Your goal:
Your answer should consist solely of the lines from the one with "slot_bezel()" through the one with "cad_parts[obj.name] = obj", copied exactly, endpoints included.

Dataset extract:
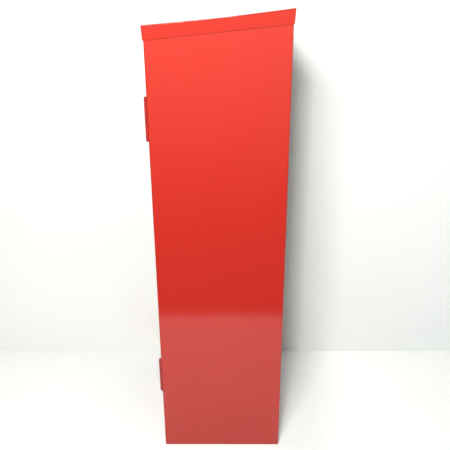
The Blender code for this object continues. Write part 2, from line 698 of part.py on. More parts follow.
def lever_arm():
    sides = 12
    # distance from the spindle, half height, half depth, centre depth behind the door's face
    sections = (
        (8.0, 9.5, 7.0, -22.0),
        (40.0, 8.0, 5.5, -24.0),
        (75.0, 7.0, 4.5, -25.5),
        (98.0, 7.5, 4.5, -25.5),
        (103.0, 4.5, 3.0, -25.5),
    )
    angles = [2 * math.pi * k / sides for k in range(sides)]
    return tube([
        [(HANDLE_X + reach, FRONT + depth + half_y * math.sin(a), HANDLE_Z + half_z * math.cos(a))
         for a in angles]
        for reach, half_z, half_y, depth in sections
    ])


def handle():
    """Escutcheon, lever (hub, spindle and arm) and key plug."""
    escutcheon = [(8.0, -0.3), (21.0, -0.3), (21.0, -1.8), (17.5, -5.0), (8.0, -5.0)]
    handle_part("handle_escutcheon", escutcheon, "chrome", 32)

    hub = [(6.3, -18.0), (0.0, -18.0), (0.0, 21.5), (5.0, 21.5), (5.0, 6.0), (7.6, 6.0),
           (7.6, -5.3), (13.5, -5.3), (15.0, -9.0), (15.0, -32.0), (13.0, -34.0), (6.3, -34.0)]
    lever = handle_part("handle_lever", hub, "chrome", 24)
    cut(lever, lever_arm(), "UNION")

    plug = [(0, -35.0), (5.2, -35.0), (6.0, -34.2), (6.0, -18.3), (0, -18.3)]
    key_plug = handle_part("key_plug", plug, "brass", 24)
    cut_box(key_plug, (HANDLE_X - 0.9, FRONT - 40, HANDLE_Z - 4.0),
            (HANDLE_X + 0.9, FRONT - 24, HANDLE_Z + 4.0))


def latch_cam():
    """Oval plate behind the rods with a drive pin at each end, and its hexagonal nut."""
    centre = (HANDLE_X, HANDLE_Z)
    outline = arc(THROW, THROW, 6.5, -45.0, 135.0, 10)
    outline += arc(-THROW, -THROW, 6.5, 135.0, 315.0, 10)
    points = [(HANDLE_X + x, HANDLE_Z + z) for x, z in outline]
    cam = finish("latch_cam", extrude(points, Y, CAM_Y0, CAM_Y1), "zinc", origin=HANDLE)
    for side in (-1, 1):
        pin = (HANDLE_X + side * THROW, HANDLE_Z + side * THROW)
        cut(cam, cylinder(pin, Y, PIN_DRIVE_R, ROD_Y0 - 0.8, CAM_Y0 + 1.0, 16), "UNION")
    cut_hole(cam, centre, Y, SPINDLE_BORE, CAM_Y0 - 2, CAM_Y1 + 2, 24)

    nut = finish("cam_nut", cylinder(centre, Y, 8.0, CAM_Y1 + LAP, CAM_Y1 + 5.0, 6), "zinc",
                 smooth=False, origin=HANDLE)
    cut_hole(nut, centre, Y, SPINDLE_BORE, CAM_Y1 - 2, CAM_Y1 + 8, 24)


def lock_rod(name, x, side, tip):
    """Flat rod with a wide, slotted head round its drive pin.

    `side` is -1 for the upper rod, on the -X side of the spindle, and +1 for the lower one.
    """
    pin_z = HANDLE_Z + side * THROW
    up = -side                     # +1 where the rod runs up
    head0, head1 = sorted((HANDLE_X + side * 6.0, HANDLE_X + side * 24.0))
    left, right = x - ROD_HALF, x + ROD_HALF
    heel, brow, neck = pin_z - up * 7, pin_z + up * 8, pin_z + up * 12
    shoulder = tip - up * 6
    points = [(head0, heel), (head1, heel), (head1, brow), (right, neck), (right, shoulder),
              (right - 2.5, tip), (left + 2.5, tip), (left, shoulder), (left, neck),
              (head0, brow)]
    ob = finish(name, extrude(points, Y, ROD_Y0, ROD_Y1), "zinc", smooth=False,
                origin=(x, ROD_Y0, pin_z))
    # the slot reaches from the pin's place here to its farthest place as the cam turns
    slot0, slot1 = sorted((HANDLE_X + side * (THROW - 3.1),
                           HANDLE_X + side * (THROW * math.sqrt(2) + 3.1)))
    cut_box(ob, (slot0, ROD_Y0 - 3, pin_z - 3.3), (slot1, ROD_Y1 + 3, pin_z + 3.3), 1.5, 2, Y)


def build():
    """Build every piece; the order sets the numbers of the cutters."""
    side_panels()
    back_panel()
    roof_cap()
    header, sill = front_rails()
    base_and_feet()
    door_stop()
    liners()
    rod_keepers(header, sill)
    bin_runners()
    bin_walls()
    bin_rim()
    platform()
    lift_springs()
    door_skin()
    door_fittings()
    slot_bezel()
    flap_pivot()
    slot_flap()
    hinges()
    handle()
    latch_cam()
    lock_rod("lock_rod_upper", UPPER_ROD_X, -1, DOOR_Z1 - ROD_INSET)
    lock_rod("lock_rod_lower", LOWER_ROD_X, 1, DOOR_Z0 + ROD_INSET)


for old in list(bpy.data.objects):
    bpy.data.objects.remove(old, do_unlink=True)
build()
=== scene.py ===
"""Book drop box: a red sheet-metal cabinet with a front door, a book slot and a lever lock.

A galvanised bin inside holds a felt-padded platform hung on four springs. Z is up, the door faces
-Y and is hinged at +X ("right"); the wall stands on the -X side, the camera on the +X side.
The box is modelled in millimetres about its footprint's centre, and placed in metres.
"""

import json
import math
from types import SimpleNamespace

import bmesh
import bpy
from mathutils import Matrix, Vector, noise

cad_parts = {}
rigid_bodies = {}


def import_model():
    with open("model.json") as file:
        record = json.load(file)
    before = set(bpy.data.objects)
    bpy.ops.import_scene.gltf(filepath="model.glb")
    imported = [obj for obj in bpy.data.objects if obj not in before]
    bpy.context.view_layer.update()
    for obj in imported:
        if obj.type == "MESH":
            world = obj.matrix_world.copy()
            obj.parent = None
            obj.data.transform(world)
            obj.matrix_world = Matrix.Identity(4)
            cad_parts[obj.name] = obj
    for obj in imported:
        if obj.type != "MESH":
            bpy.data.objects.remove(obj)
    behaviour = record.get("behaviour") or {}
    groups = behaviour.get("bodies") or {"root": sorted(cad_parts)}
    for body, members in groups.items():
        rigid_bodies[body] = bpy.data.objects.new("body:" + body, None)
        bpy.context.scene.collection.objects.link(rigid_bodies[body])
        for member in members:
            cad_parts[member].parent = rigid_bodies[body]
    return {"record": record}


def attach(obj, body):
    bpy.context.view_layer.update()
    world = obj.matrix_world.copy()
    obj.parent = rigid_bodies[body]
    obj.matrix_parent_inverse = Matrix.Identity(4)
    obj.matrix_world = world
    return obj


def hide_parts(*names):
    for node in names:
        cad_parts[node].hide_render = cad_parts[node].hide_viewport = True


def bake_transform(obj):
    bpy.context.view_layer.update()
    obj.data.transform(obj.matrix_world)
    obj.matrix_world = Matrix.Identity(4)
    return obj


for leftover in list(bpy.data.objects):
    bpy.data.objects.remove(leftover, do_unlink=True)

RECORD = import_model()["record"]
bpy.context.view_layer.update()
BODY_OF = {node: body for body, nodes in RECORD["behaviour"]["bodies"].items() for node in nodes}
SLOT_OF = {part["node"]: part["material_slot"] for part in RECORD["subparts"]}

# ================================================================ driving dimensions, millimetres
MM = 0.001               # metres in a millimetre
WIDTH, DEPTH = 400.0, 340.0
SHEET = 1.5              # cabinet sheet thickness
BEND = 3.0               # outside bend radius
LAP = 0.3                # clearance between lapped sheets
FOOT = 1.2               # how far the rubber feet stand proud
LID_FRONT = 1183.6       # lid top at the front edge
SLOPE = math.tan(math.radians(5.51))   # the lid rises to the back
SKIRT = 33.0             # lid skirt height
FLANGE = 14.0            # width of the side panels' return flanges
FRONT, BACK = -DEPTH / 2, DEPTH / 2
INNER_X = WIDTH / 2 - SHEET            # inner face of a side panel
DOOR_BOTTOM, DOOR_TOP = 47.0, 1146.0
DOOR_X = 184.0           # half width of the door
DOOR_DEEP = 18.0         # depth of the door's returns
BEHIND_DOOR = FRONT + SHEET + LAP      # where parts lie against the door's inner face
SLOT_X, SLOT_BOTTOM, SLOT_TOP = 150.0, 985.0, 1060.0
FLAP_Y, FLAP_Z = -163.5, 1068.0        # flap pivot
HANDLE_X, HANDLE_Z = -156.0, 620.0
ROD_FRONT, ROD_BACK = -160.0, -157.0   # the flat lock rods' faces
ROD_HALF = 6.0                         # half width of a lock rod
UPPER_ROD_X, LOWER_ROD_X = HANDLE_X - 15.0, HANDLE_X + 15.0
BIN_X, BIN_Y = 165.0, 138.0            # half sizes of the bin
BIN_BOTTOM, BIN_TOP, BIN_SHEET = 47.3, 860.0, 1.2
TRAY_Z = 600.0                         # platform top at rest
SPRING_X, SPRING_Y = 148.0, 121.0

# The lever stands out in front, so everything moves back by half of the difference.
SHIFT = Vector((0.0, 16.0, 0.0))

# Names with their signs along X, or along X and Y
SIDES = (("right", 1), ("left", -1))
CORNERS = (("front_right", 1, -1), ("front_left", -1, -1), ("back_right", 1, 1),
           ("back_left", -1, 1))
QUADRANTS = ((-1, -1), (-1, 1), (1, -1), (1, 1))


def lid_height(y):
    """Nominal height of the lid's top face."""
    return LID_FRONT + SLOPE * (y - FRONT)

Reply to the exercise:
    slot_bezel()
    flap_pivot()
    slot_flap()
    hinges()
    handle()
    latch_cam()
    lock_rod("lock_rod_upper", UPPER_ROD_X, -1, DOOR_Z1 - ROD_INSET)
    lock_rod("lock_rod_lower", LOWER_ROD_X, 1, DOOR_Z0 + ROD_INSET)


for old in list(bpy.data.objects):
    bpy.data.objects.remove(old, do_unlink=True)
build()
=== scene.py ===
"""Book drop box: a red sheet-metal cabinet with a front door, a book slot and a lever lock.

A galvanised bin inside holds a felt-padded platform hung on four springs. Z is up, the door faces
-Y and is hinged at +X ("right"); the wall stands on the -X side, the camera on the +X side.
The box is modelled in millimetres about its footprint's centre, and placed in metres.
"""

import json
import math
from types import SimpleNamespace

import bmesh
import bpy
from mathutils import Matrix, Vector, noise

cad_parts = {}
rigid_bodies = {}


def import_model():
    with open("model.json") as file:
        record = json.load(file)
    before = set(bpy.data.objects)
    bpy.ops.import_scene.gltf(filepath="model.glb")
    imported = [obj for obj in bpy.data.objects if obj not in before]
    bpy.context.view_layer.update()
    for obj in imported:
        if obj.type == "MESH":
            world = obj.matrix_world.copy()
            obj.parent = None
            obj.data.transform(world)
            obj.matrix_world = Matrix.Identity(4)
            cad_parts[obj.name] = obj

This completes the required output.